I hope I have clarified this point, as as such I'm closing the issue, but let me know if you have further questions.
Hi, fmassa, Thank you for your quick reply. (1)I want to confirm that 'the valid categories are 80'. But you set it=90+1(bg). Does it indicate that there are 10 categories that are invalid(e.g. "N/A", also no data belong to these categories)?
(2)If one does class mapping(e.g. 'mmDetection', the num_class=80, no invalid categories), the network output is also 80(or 81).

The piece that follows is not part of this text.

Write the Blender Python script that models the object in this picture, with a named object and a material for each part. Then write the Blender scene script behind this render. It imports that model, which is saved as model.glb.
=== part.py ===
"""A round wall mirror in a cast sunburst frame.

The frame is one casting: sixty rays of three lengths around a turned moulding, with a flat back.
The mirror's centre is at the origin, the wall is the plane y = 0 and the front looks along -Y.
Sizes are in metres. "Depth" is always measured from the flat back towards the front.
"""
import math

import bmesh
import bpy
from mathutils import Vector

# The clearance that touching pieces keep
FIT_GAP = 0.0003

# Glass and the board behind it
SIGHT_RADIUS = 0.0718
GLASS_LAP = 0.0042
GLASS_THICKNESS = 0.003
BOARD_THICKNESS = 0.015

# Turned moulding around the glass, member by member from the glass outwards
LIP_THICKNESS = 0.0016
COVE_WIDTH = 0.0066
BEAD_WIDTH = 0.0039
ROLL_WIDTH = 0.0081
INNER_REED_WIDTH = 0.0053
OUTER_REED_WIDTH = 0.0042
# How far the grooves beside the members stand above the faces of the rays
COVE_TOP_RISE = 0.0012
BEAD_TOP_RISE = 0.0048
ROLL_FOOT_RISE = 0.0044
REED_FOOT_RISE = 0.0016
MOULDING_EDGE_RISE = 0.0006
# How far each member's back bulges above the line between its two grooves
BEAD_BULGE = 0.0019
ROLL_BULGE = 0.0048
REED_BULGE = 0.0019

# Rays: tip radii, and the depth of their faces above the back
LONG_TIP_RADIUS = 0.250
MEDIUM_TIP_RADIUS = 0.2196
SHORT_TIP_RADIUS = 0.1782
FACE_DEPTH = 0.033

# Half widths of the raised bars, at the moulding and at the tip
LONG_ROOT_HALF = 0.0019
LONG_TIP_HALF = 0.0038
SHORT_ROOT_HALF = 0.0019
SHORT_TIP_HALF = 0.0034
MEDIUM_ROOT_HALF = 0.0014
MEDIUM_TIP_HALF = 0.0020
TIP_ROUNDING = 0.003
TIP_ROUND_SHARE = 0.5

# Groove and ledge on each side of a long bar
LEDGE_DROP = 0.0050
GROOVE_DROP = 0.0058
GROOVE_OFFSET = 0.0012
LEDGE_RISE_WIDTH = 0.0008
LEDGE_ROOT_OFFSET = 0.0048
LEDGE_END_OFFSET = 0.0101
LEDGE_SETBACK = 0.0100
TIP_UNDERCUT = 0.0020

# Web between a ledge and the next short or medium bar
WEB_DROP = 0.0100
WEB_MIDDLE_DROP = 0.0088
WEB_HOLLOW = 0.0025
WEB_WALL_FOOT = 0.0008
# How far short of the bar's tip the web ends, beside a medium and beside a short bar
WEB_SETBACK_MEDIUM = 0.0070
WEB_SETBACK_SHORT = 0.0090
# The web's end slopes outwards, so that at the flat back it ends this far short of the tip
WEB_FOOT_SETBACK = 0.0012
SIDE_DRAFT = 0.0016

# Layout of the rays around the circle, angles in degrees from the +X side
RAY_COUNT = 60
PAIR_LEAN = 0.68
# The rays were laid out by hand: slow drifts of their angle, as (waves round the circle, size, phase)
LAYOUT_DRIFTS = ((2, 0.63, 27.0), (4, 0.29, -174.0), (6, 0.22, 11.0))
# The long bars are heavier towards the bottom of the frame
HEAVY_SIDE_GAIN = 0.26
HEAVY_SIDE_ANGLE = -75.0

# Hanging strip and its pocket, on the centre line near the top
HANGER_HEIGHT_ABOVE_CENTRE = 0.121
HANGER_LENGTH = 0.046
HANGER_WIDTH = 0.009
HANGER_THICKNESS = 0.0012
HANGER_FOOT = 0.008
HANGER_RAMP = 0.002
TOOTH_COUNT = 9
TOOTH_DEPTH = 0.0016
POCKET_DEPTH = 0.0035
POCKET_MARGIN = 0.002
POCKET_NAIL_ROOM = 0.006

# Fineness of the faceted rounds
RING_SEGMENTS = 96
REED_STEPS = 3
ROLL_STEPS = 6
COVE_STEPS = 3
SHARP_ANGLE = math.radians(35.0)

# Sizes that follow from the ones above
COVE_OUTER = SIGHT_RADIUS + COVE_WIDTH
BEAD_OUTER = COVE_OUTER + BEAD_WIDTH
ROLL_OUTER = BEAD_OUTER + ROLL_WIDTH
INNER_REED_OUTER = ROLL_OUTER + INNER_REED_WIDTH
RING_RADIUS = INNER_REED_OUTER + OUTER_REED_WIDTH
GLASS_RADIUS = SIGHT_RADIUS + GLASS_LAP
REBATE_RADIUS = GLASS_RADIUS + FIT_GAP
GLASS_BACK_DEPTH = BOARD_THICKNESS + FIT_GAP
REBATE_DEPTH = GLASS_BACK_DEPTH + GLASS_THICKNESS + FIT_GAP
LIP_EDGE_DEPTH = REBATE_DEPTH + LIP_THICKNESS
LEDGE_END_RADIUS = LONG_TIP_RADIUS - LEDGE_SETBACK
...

Will your approach(having 10 invalid categories) have different performance with mmDetection(remove invalid categories, only 80 valid categories)?
@xieenze
Does it indicate that there are 10 categories that are invalid(e.g. "N/A", also no data belong to these categories)?
Yes, this means that there are 10 categories that do not have any corresponding training element, and thus are never predicted by the model.
Will your approach(having 10 invalid categories) have different performance with mmDetection(remove invalid categories, only 80 valid categories)?
From experiments with torchvision (which also uses 91 classes), the results match Faster R-CNN, so there is no difference in performance due to that. We just have a few more parameters in the model in the last classifier which are unused.
@fmassa Great, thank you. It really solved my question.
Hi, great work. I read your code but I found you set 'num_classes=91' for coco detection. But coco detection has 80 categories. May you explain why you set this=91? Thanks very much~